## start Input data

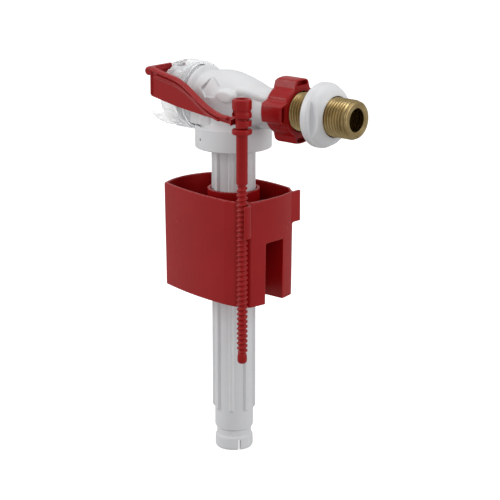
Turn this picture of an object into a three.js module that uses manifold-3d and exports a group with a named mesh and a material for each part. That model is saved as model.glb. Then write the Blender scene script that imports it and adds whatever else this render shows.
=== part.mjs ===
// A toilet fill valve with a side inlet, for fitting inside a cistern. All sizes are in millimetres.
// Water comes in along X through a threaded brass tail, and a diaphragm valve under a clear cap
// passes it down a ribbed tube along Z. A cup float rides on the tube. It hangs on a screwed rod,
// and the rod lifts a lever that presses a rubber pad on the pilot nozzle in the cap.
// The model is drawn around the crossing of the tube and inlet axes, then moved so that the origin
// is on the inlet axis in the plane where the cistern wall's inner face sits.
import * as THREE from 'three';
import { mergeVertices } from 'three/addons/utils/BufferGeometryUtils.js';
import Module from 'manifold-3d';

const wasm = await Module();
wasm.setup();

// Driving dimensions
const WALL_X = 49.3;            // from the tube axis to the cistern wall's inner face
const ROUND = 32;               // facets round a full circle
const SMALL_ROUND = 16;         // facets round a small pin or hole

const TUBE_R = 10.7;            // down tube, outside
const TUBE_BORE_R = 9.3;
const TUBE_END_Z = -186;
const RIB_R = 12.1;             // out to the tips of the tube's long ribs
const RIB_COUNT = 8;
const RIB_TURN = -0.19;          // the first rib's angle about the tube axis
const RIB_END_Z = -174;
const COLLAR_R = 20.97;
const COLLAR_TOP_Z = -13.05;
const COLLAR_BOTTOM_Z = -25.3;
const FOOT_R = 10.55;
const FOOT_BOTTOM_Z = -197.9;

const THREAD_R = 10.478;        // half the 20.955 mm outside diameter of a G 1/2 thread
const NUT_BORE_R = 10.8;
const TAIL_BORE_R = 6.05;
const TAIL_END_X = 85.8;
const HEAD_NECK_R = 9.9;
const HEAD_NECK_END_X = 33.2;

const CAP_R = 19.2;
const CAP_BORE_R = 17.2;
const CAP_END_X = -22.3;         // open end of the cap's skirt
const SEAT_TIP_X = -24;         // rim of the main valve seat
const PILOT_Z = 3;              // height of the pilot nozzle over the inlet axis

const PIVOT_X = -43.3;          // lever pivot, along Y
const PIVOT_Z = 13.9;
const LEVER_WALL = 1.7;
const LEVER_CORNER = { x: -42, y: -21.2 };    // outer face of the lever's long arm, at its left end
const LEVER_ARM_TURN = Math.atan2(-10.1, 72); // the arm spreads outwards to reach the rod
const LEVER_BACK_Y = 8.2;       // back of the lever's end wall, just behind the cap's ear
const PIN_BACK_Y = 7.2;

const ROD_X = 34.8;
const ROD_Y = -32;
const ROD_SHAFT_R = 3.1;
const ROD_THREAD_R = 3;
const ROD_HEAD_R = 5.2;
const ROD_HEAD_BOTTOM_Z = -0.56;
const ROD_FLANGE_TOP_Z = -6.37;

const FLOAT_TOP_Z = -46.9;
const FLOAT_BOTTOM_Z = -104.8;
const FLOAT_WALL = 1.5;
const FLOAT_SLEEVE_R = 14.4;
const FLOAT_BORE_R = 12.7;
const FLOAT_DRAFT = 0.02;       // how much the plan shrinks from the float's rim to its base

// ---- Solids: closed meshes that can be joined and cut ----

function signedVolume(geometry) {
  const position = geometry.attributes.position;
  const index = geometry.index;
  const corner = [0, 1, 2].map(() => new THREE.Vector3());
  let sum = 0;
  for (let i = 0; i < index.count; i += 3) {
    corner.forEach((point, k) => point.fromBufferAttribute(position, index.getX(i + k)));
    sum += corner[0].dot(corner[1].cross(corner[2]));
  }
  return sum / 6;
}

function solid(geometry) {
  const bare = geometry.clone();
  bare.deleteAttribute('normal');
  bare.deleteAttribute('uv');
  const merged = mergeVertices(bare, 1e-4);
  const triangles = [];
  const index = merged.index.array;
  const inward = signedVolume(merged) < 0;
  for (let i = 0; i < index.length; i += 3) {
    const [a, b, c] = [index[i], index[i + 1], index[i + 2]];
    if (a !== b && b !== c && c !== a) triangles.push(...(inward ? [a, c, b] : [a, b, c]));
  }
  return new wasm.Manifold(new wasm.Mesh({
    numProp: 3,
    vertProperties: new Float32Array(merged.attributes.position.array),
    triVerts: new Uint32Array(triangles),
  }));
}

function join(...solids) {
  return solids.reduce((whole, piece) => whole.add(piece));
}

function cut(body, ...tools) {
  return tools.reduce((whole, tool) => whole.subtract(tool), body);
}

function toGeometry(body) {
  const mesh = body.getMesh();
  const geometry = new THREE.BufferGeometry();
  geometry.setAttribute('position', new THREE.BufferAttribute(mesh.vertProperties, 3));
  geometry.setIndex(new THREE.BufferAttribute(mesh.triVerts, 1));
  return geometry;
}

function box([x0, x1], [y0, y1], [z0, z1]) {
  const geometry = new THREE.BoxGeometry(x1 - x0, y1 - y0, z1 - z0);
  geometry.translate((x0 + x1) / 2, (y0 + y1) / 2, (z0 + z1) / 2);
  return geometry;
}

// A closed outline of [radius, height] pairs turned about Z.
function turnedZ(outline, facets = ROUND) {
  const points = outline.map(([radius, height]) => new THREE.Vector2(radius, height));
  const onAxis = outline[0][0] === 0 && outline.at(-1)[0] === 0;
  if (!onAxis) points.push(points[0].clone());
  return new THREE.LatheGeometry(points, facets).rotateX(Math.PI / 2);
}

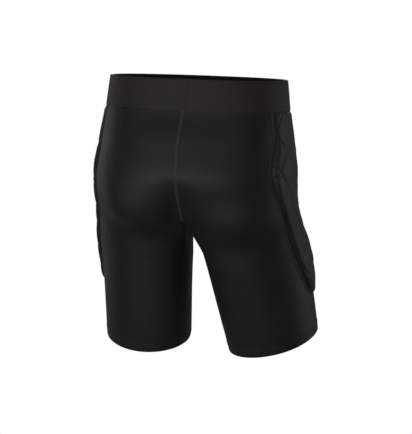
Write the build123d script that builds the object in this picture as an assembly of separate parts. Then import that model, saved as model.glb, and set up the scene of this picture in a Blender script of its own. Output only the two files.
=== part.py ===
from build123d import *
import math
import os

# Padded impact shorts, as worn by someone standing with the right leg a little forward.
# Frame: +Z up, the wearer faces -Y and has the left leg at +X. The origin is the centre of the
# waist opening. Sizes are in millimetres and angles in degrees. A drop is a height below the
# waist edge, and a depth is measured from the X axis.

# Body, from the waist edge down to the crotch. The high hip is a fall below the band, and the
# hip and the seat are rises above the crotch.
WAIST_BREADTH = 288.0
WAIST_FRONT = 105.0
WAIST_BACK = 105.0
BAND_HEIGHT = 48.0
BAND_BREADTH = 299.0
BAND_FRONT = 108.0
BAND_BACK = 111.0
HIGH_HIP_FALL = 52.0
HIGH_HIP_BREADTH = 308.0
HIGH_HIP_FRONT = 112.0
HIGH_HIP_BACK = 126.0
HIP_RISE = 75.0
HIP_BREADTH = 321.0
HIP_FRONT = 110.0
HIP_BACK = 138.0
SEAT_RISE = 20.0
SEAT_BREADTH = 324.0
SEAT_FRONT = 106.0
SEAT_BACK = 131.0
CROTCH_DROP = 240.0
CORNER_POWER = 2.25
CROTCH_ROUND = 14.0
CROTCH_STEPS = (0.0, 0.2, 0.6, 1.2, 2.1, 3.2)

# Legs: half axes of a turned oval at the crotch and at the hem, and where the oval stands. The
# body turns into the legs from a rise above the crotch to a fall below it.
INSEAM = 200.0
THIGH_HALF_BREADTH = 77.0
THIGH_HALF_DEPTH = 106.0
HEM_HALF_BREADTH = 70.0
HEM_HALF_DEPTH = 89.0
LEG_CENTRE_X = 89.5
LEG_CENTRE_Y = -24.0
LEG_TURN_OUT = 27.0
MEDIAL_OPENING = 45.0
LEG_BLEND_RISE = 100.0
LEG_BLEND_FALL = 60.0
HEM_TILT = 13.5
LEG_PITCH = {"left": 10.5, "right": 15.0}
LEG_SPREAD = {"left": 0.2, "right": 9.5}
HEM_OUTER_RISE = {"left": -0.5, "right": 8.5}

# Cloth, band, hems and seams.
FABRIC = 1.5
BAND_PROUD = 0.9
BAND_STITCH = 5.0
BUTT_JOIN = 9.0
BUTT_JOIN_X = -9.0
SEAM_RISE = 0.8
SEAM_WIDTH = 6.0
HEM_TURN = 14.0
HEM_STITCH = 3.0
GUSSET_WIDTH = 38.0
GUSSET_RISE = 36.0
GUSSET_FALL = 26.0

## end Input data

Begin with the line containing "Write the build123d", end with the line containing "# waist edge, and", and repeat every line in that stretch exactly.

Write the build123d script that builds the object in this picture as an assembly of separate parts. Then import that model, saved as model.glb, and set up the scene of this picture in a Blender script of its own. Output only the two files.
=== part.py ===
from build123d import *
import math
import os

# Padded impact shorts, as worn by someone standing with the right leg a little forward.
# Frame: +Z up, the wearer faces -Y and has the left leg at +X. The origin is the centre of the
# waist opening. Sizes are in millimetres and angles in degrees. A drop is a height below the
# waist edge, and a depth is measured from the X axis.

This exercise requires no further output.